RECORDS SUPPLIED |
— Start —

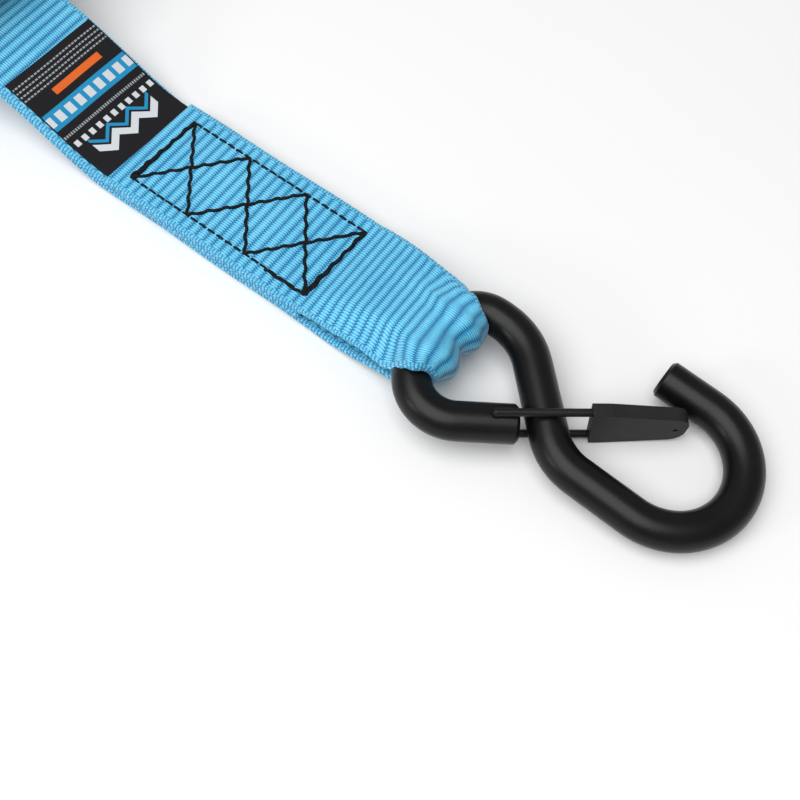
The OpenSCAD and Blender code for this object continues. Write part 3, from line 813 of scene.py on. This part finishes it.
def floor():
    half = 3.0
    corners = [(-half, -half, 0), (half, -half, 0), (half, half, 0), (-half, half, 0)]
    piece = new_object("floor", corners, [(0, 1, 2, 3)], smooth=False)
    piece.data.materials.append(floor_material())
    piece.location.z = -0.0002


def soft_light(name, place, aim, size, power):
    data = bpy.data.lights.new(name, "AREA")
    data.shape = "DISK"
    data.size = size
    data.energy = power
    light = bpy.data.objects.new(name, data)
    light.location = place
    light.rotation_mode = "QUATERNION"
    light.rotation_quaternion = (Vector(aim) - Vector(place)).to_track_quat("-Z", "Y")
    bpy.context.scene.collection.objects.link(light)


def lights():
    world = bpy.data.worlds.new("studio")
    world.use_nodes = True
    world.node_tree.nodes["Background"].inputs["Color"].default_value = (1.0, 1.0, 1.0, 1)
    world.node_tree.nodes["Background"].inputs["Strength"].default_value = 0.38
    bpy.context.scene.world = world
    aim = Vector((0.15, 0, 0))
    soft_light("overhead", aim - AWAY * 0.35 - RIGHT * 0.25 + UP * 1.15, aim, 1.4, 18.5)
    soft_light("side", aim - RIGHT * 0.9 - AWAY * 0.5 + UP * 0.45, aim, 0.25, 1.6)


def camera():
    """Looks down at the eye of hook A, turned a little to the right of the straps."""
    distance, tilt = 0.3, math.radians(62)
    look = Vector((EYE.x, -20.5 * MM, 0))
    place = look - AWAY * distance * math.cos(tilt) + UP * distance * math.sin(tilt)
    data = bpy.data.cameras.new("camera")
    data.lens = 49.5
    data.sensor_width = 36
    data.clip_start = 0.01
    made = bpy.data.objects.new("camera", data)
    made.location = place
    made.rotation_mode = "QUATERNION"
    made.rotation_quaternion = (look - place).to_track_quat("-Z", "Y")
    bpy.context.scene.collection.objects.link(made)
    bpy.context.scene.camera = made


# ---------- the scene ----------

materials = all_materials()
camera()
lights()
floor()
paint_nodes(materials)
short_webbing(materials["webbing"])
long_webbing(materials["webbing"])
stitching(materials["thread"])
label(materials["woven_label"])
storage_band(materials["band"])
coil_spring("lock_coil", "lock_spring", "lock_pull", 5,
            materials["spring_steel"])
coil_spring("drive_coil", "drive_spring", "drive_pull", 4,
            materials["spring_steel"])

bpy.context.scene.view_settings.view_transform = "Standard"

— End —
— Start —

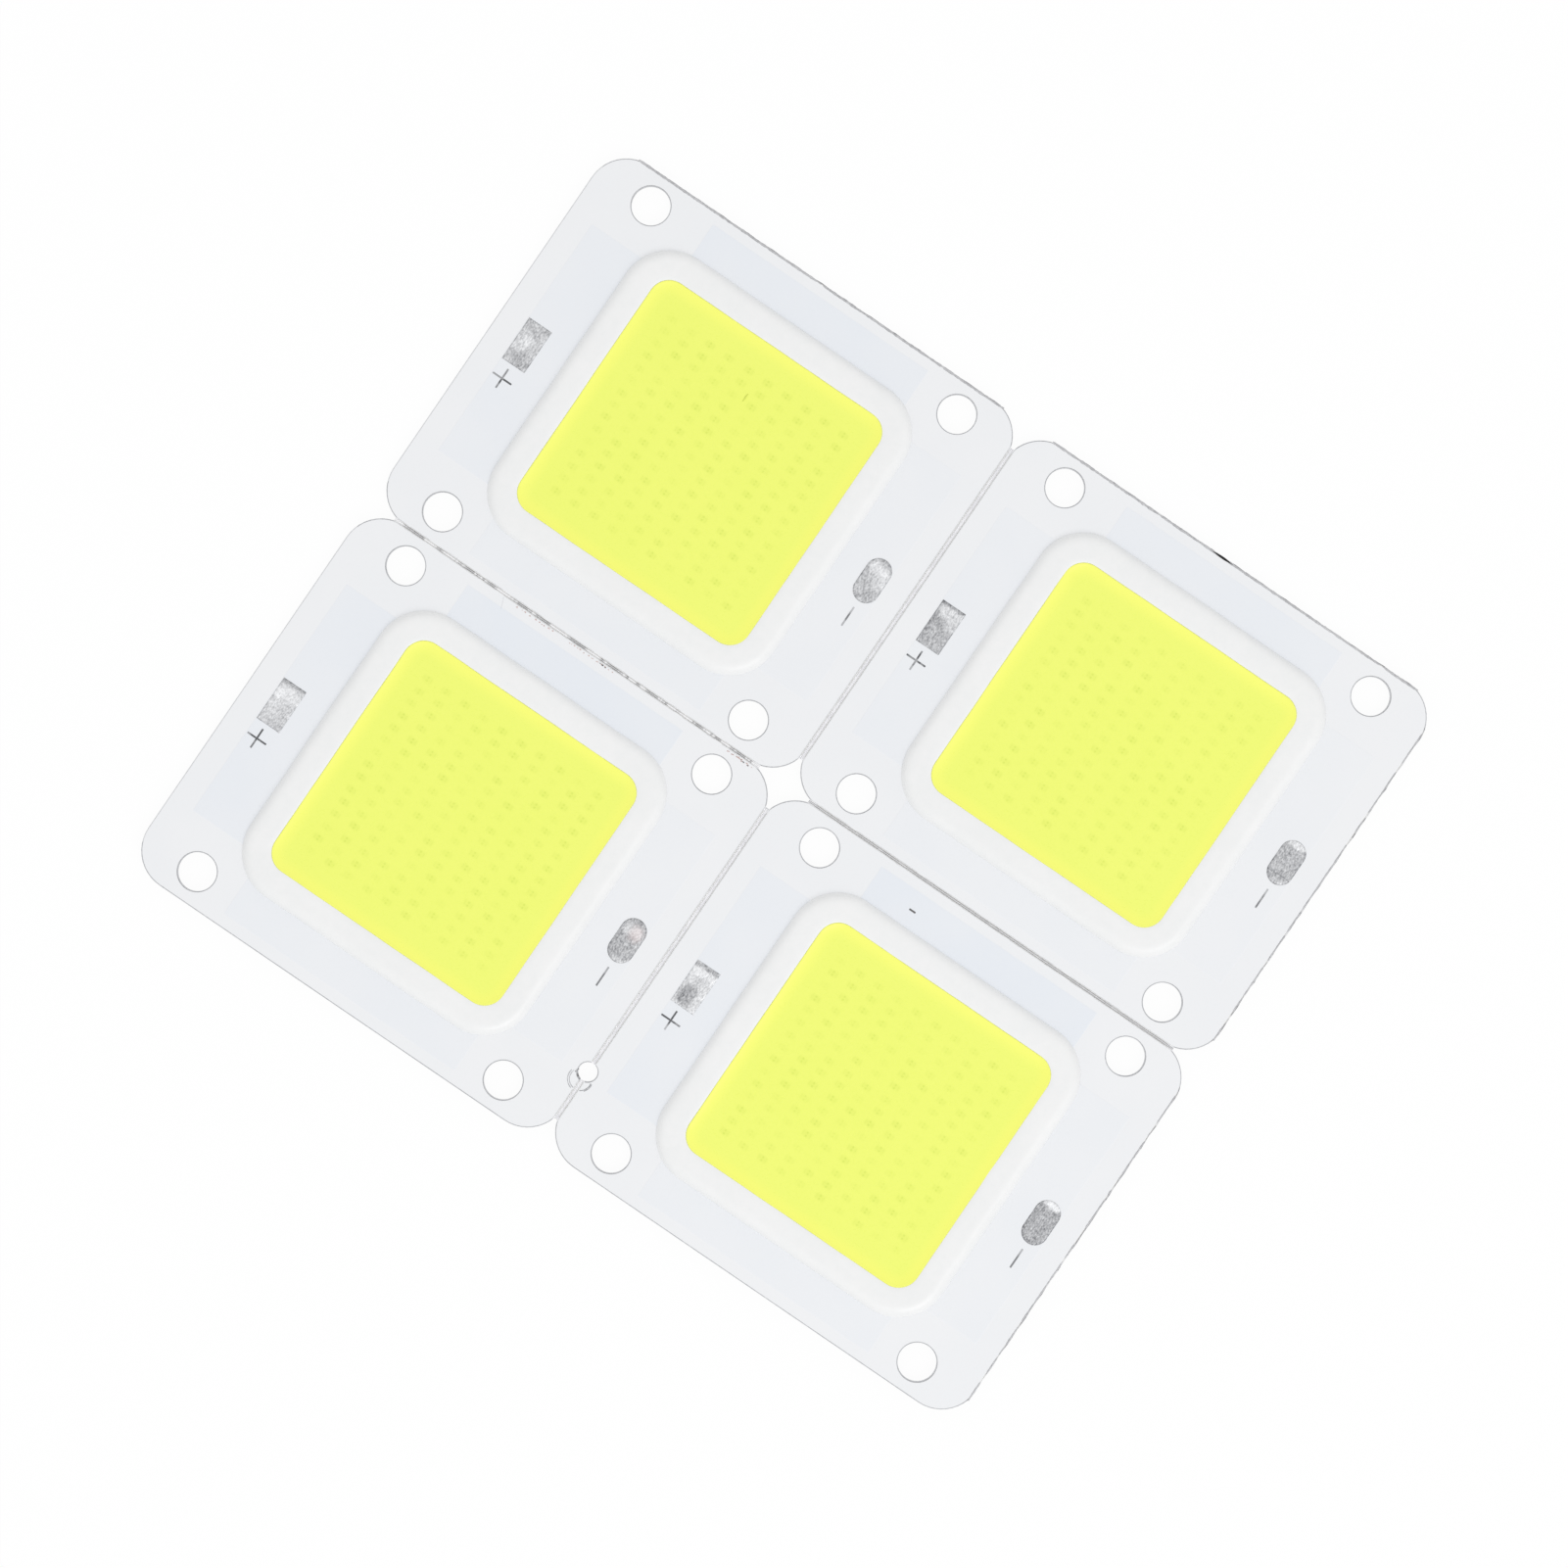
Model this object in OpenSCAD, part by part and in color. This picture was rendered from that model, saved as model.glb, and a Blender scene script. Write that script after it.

— End —

WHAT YOU WILL DO | The required output is an exact reproduction of the lines starting at the one that contains "The OpenSCAD and" and ending at the one that contains "bpy.context.scene.collection.objects.link(light)". Both boundary lines belong to it.

RESULT OF THIS EXERCISE |
The OpenSCAD and Blender code for this object continues. Write part 3, from line 813 of scene.py on. This part finishes it.
def floor():
    half = 3.0
    corners = [(-half, -half, 0), (half, -half, 0), (half, half, 0), (-half, half, 0)]
    piece = new_object("floor", corners, [(0, 1, 2, 3)], smooth=False)
    piece.data.materials.append(floor_material())
    piece.location.z = -0.0002


def soft_light(name, place, aim, size, power):
    data = bpy.data.lights.new(name, "AREA")
    data.shape = "DISK"
    data.size = size
    data.energy = power
    light = bpy.data.objects.new(name, data)
    light.location = place
    light.rotation_mode = "QUATERNION"
    light.rotation_quaternion = (Vector(aim) - Vector(place)).to_track_quat("-Z", "Y")
    bpy.context.scene.collection.objects.link(light)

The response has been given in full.